Now, in my case, I just finished listening to all three volumes of William Manchester’s biography of Winston Churchill, about 1,000 pages each. What an education in reality, insights into natural challenges of leadership, insights into the horrors of war, insights into the fickle nature of public approval, insights into sexual insanity of upper-class philandering, insights into the complexities of what justice looks like in public policy, insights into the value of never giving up, though there is enormous opposition, and on and on and on. What an education.

I was learning reality. I wasn’t learning my morality. Books didn’t teach morality. I wasn’t learning my morality. I get that from the Bible. I was gaining awareness of realities that come from life experience, except I don’t have any life experience of being in war. Things that are and what they are like, that is what I found.
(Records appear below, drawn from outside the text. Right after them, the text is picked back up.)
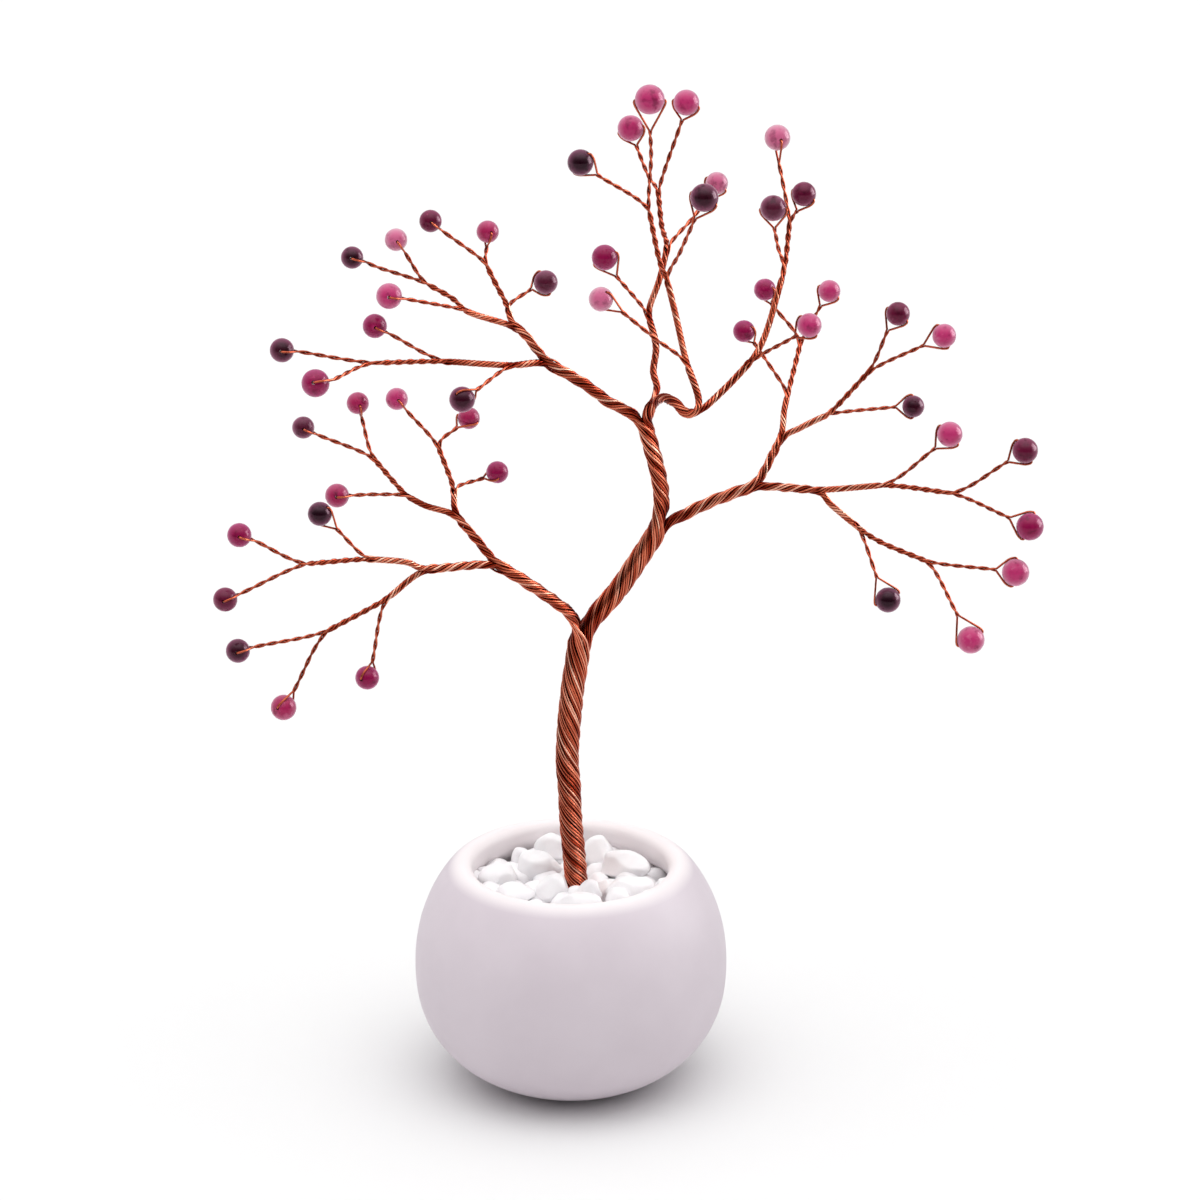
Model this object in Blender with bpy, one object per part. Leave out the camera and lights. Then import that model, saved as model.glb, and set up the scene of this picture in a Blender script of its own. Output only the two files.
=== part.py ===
"""Wire tree sculpture: copper wires twisted into a tree, a gemstone bead on each loop, in a round pot of pebbles.

Metres, +Z up. The origin is at the middle of the pot's underside, and the tree's front faces -Y.
"""

import math

import bmesh
import bpy
from mathutils import Matrix, Vector

MM = 0.001

# Pot: a squashed ball with a flat foot and a thick rolled lip
POT_RADIUS = 37.6 * MM
POT_HEIGHT = 55.2 * MM
POT_WAIST_HEIGHT = 29.0 * MM
POT_FOOT_CUT = 2.0 * MM
POT_BOWL_FULLNESS = 2.3
POT_SHOULDER_RISE = 37.6 * MM
POT_SHOULDER_FULLNESS = 2.1
POT_MOUTH_RADIUS = 23.5 * MM
POT_WALL = 4.5 * MM
POT_FLOOR = 5.0 * MM
POT_FLOOR_FLAT = 2.0 * MM
POT_HOLLOW_FULLNESS = 2.4
POT_FOOT_EDGE = 0.6 * MM
POT_LIP = 2.4 * MM
POT_LIP_ROUND = 1.4 * MM
POT_UNDER_LIP = 4.0 * MM
POT_SIDES = 24

# Copper wire, and how close twisted wires pack
WIRE = 0.51 * MM
PACKING = 0.8
TRUNK_ROOT_X = 1.5 * MM
TRUNK_ROOT_CLEARANCE = 0.5 * MM
ROOT_LENGTH = 16.0 * MM

# Twist of the bundles: a full turn of a wire, and how deep the grooves between the strands are
TRUNK_PITCH = 27.0 * MM
BOUGH_PITCH = 19.0 * MM
GROOVE = 0.07
BOUGH_WIRES = 20
TRUNK_STRANDS = 5
BOUGH_STRANDS = 4

# Faces along a tube: the longest step between its rings
THICK_STEP = 3.8 * MM
THIN_STEP = 7.0 * MM
TWIG_SIDES = 4
LIMB_SIDES = 4
LOOP_SIDES = 3

# Round gemstone beads, graded by diameter, with a drilled hole that the wire passes
SMALL = 5.2 * MM
MEDIUM = 5.55 * MM
LARGE = 5.9 * MM
LARGER = 6.35 * MM
LARGEST = 6.7 * MM
BEAD_HOLE = 1.1 * MM
BEAD_SIDES = 6
BEAD_BANDS = 4
LOOP_CLEARANCE = 0.3 * MM

# Tumbled stones in the pot's mouth, and the bed of smaller ones below them
PEBBLE_BED_TOP = 45.0 * MM
PEBBLE_BED_LUMP = 0.5 * MM
STONE_CLEARANCE = 0.35 * MM

COLOURS = {
    "ceramic": ((0.80, 0.74, 0.79), 0.42, 0.0),
    "copper": ((0.50, 0.15, 0.06), 0.32, 1.0),
    "quartz": ((0.85, 0.83, 0.84), 0.45, 0.0),
    "pale": ((0.62, 0.22, 0.30), 0.22, 0.0),
    "pink": ((0.58, 0.10, 0.21), 0.22, 0.0),
    "rose": ((0.44, 0.06, 0.13), 0.22, 0.0),
    "magenta": ((0.30, 0.02, 0.09), 0.22, 0.0),
    "dusky": ((0.16, 0.03, 0.06), 0.22, 0.0),
    "maroon": ((0.06, 0.01, 0.02), 0.22, 0.0),
}


def limb(steps, *shoots):
    """A bundle that forks at its end. A step is a length in mm, a heading and a lean away from the viewer."""
    return {"steps": steps, "shoots": shoots}


def twig(steps, loop, size, stone, roll):
    """A twisted pair of wires, and the loop at its end whose last step reaches the middle of a bead."""
    return {"steps": steps, "loop": loop, "size": size, "stone": stone, "roll": roll}


# Headings are in the plane of the picture, anticlockwise from +X. A roll of 0 shows a loop from its open
# side, and a roll of 90 shows it edge-on, with the bead's hole facing the viewer.
LEFT_LOW_BOUGH = limb(
    [(10, 128, -31), (11, 137, -21), (8.5, 143, -13)],
    limb(
        [(7.5, 132, 15), (7.5, 135, 24)],
        limb(
            [(7.5, 163, 8), (5, 154, 11)],
            twig([(7.5, 172, -16), (6, 176, -18)], loop=(3, 181, -1), size=MEDIUM, stone="rose", roll=80),
            limb(
                [(12, 138, 30)],
                twig([(15, 158, 8)], loop=(3, 151, -1), size=SMALL, stone="dusky", roll=80),
                twig([(11.5, 111, 38)], loop=(3, 103, -1), size=SMALL, stone="rose", roll=75),
            ),
        ),
        limb(
            [(6.5, 97, 37)],
            twig([(9.5, 8, 40)], loop=(3, 24, 0), size=SMALL, stone="magenta", roll=70),
            limb(
                [(11, 114, 34)],
                twig([(11.5, 134, 20)], loop=(3.5, 128, 0), size=SMALL, stone="rose", roll=75),
                twig([(7, 40, 35)], loop=(4.5, 22, 53), size=SMALL, stone="rose", roll=60),
            ),
        ),
    ),
    limb(
        [(16.5, 177, -18)],
        limb(
            [(6.5, 153, -25), (8.5, 172, -8)],
            twig([(10.5, 135, 0)], loop=(5, 136, 0), size=MEDIUM, stone="maroon", roll=20),
            limb(
                [(14.5, 179, -16)],
                twig([(14, 152, -8)], loop=(3, 159, 0), size=MEDIUM, stone="magenta", roll=80),
                twig([(17.5, 199, -20)], loop=(3, 202, 0), size=MEDIUM, stone="magenta", roll=80),
            ),
        ),
        limb(
            [(12, 211, -19)],
            twig([(16, 257, 0)], loop=(4, 252, 0), size=MEDIUM, stone="magenta", roll=60),
            limb(
                [(15.5, 204, -19)],
                twig([(17.5, 190, -9)], loop=(3.5, 194, -1), size=MEDIUM, stone="maroon", roll=80),
                twig([(16, 239, -18)], loop=(4.5, 239, 0), size=LARGE, stone="rose", roll=60),
            ),
        ),
    ),
)

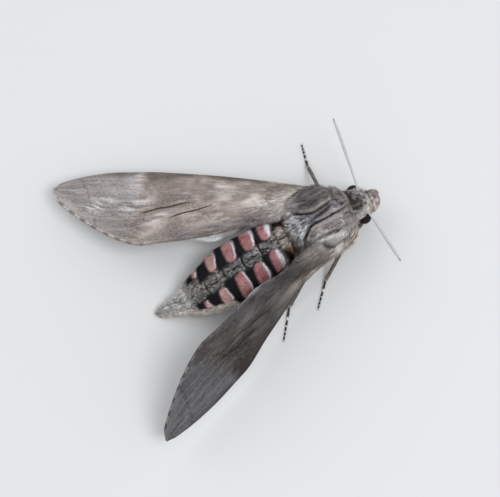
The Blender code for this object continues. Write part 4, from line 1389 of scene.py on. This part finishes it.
# A blade's front and rear edge along it, its camber, veins, mesh grid and numbers of scales
Blade = namedtuple("Blade", "slot length rear_root lead trail camber veins grid scales fringe")
FOREWING = Blade(
    "forewing_scales", 51.3, 3.7,
    curve((0, 0), (0.1, -0.8), (0.2, -1.5), (0.35, -2.4), (0.5, -3), (0.62, -3.3), (0.74, -3.2),
          (0.85, -2.5), (0.93, -1.4), (0.97, -0.6), (1, 0.4)),
    curve((0, 4.9), (0.06, 6.5), (0.14, 8.3), (0.27, 10.5), (0.41, 12), (0.53, 13.1),
          (0.61, 13.8), (0.67, 13.2), (0.75, 11.5), (0.83, 9.1), (0.91, 6.1), (0.97, 3.4),
          (1, 1.3)),
    1, FORE_VEINS, (240, 80), 31000, 5200)
HINDWING = Blade(
    "hindwing_scales", 29, 1,
    curve((0, 0), (0.2, -1.4), (0.45, -2.1), (0.7, -2), (0.88, -0.9), (1, 0.9)),
    curve((0, 2), (0.15, 4.3), (0.3, 6.7), (0.4, 8.3), (0.5, 9.1), (0.63, 9), (0.76, 8.1),
          (0.88, 6.2), (1, 2.6)),
    0.6, HIND_VEINS, (150, 60), 9000, 2200)
HEM = curve((0, 1), (0.25, 1), (0.6, 0.965), (1, 0.95))     # the blade ends here, the fringe beyond
FORE_BREADTH = 15             # breadths of the flat sheets on which the markings are laid
HIND_BREADTH = 9
ROOT_HAIRS = 6400
DASH_LOCKS = 2400             # for a dash as long as the wing

Wing = namedtuple("Wing", "side blade root sweep slope roof twist")
NO_TWIST = curve((0, 0), (1, 0))
RAISED_TWIST = curve((0, 7), (0.08, 13), (0.18, 14.5), (0.3, 9), (0.45, 4.5), (0.6, 0), (1, 0))
WINGS = {
    "forewing_left": Wing(1, FOREWING, (7.6, -1.2, 8.5), 28.6, 4, 15, NO_TWIST),
    "forewing_right": Wing(-1, FOREWING, (-7.3, -1.6, 8.3), 20.25, 4, 60, RAISED_TWIST),
    "hindwing_left": Wing(1, HINDWING, (7.2, 3.4, 7), 31, 3, -4, NO_TWIST),
    "hindwing_right": Wing(-1, HINDWING, (-6.25, 3.6, 6.6), 20.4, 3, 64, NO_TWIST),
}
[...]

In other words, I was enlarging the raw material of reality which the Bible assumes and interprets for me when I bring it to my reading.

So, what is the aim of all this reading? All of our reading, whether it is Christian or non-Christian, all of our reading aims to know God better, to know man better, to know the ways of God and the ways of man better, to understand the Scriptures better, so that we may obey more fully what God says and be more useful in accomplishing his purposes and glorifying his name.

Amen! . . . Okay, well in representing the APJ listeners, I know they would want me to ask, how long did it take for you to get through all three Churchill audiobooks?

I started sometime in the spring. So, maybe five or six months. And when it ended, I felt sad. I really felt sad, because they were so satisfying to listen to because of the reality that they were exposing me to: so many things I didn’t know anything about. It was like reading the history of World War II and, of course, it was a biography of the man. It was a primer in political science. It was a most remarkable read.